Il surgit soudain, bouleverse nos certitudes, fait vaciller nos croyances et fissure les constructions rassurantes de l’ego. La personnalité panique, s’accroche, résiste, car elle ignore l’âme et ce qui survit au-delà des formes. Dans le tumulte du monde, dans l’effondrement des anciens repères, le chaos devient palpable : tout bouge, tout se défait, tout vacille.


Et c’est précisément là que réside sa puissance. Le chaos n’est pas destruction aveugle : il est le creuset de la transformation. Il nous oblige à lâcher, à tomber, à traverser le vertige intérieur pour toucher quelque chose de plus vaste. Là où l’ego voit la fin, l’âme voit le passage. Là où la panique règne, la conscience peut s’éveiller.


Au cœur de cette tempête, un phare se dessine à l’horizon : une lumière silencieuse, constante, imperturbable. Elle n’est pas à l’extérieur, mais au creux même de notre chaos intérieur, miroir du monde qui nous entoure. Cette lumière est la conscience, présence attentive qui observe le tumulte sans se laisser emporter, qui éclaire les profondeurs de notre être et révèle le chemin à travers le désordre.


Le chaos devient alors initiation, le vertige devient apprentissage, et le tumulte se transforme en ouverture. Là où tout semblait perdu, la lumière de l’âme trace sa voie, fragile et inébranlable, guidant pas à pas vers un monde réinventé, où le chaos n’est plus ennemi mais maître et allié.

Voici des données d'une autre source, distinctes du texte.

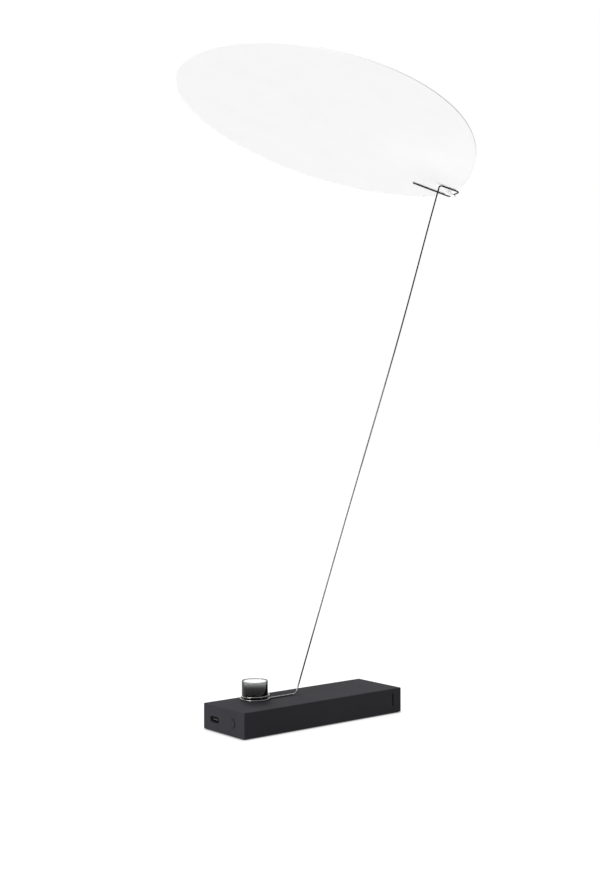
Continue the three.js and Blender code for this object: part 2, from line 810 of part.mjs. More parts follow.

Accueillir le chaos, c’est accepter de ne plus savoir pour mieux voir.


C’est consentir à être transformé, à se laisser traverser par ce qui se défait, sans résistance, sans illusion de contrôle. C’est se tenir humble et attentif dans l’entre-deux, au seuil du monde ancien et du monde à naître. Là, tout vacille, tout se déstructure, et pourtant, du désordre jaillira l’harmonie, comme de la nuit naît le jour.


Le noir et la lumière ne sont pas deux chemins distincts : ils partagent la même porte, le même point de passage. D’un côté, l’infini du noir, contenant le Tout en devenir, l’abîme de l’ignorance et de l’ombre personnelle ; de l’autre, la lumière de la conscience réintégrée, celle qui s’est reconnue elle-même dans sa créature humaine. Cette porte est l’épreuve et l’ouverture, le passage obligé par lequel le chaos se transforme en révélation.


Le travail intérieur consiste à franchir cette porte avec courage. Observer son chaos personnel, explorer ses peurs et ses résistances, traverser ses tempêtes intérieures, accueillir ses zones d’ombre sans fuir. La méditation devient le lieu de rencontre avec la lumière au cœur du noir, un espace pour tenir le gouvernail et orienter sa vie selon l’intuition de l’âme, même lorsque le monde extérieur chancelle.


Ainsi, le chaos cesse d’être une menace pour devenir un guide. La tempête intérieure révèle la porte unique qui relie l’ombre et la lumière, et chaque pas vers la conscience est un pas vers l’harmonie, vers la liberté, vers soi-même. Dans cet espace, l’épreuve devient initiation, et l’obscurité, naissance d’une lumière que rien ne pourra plus éteindre.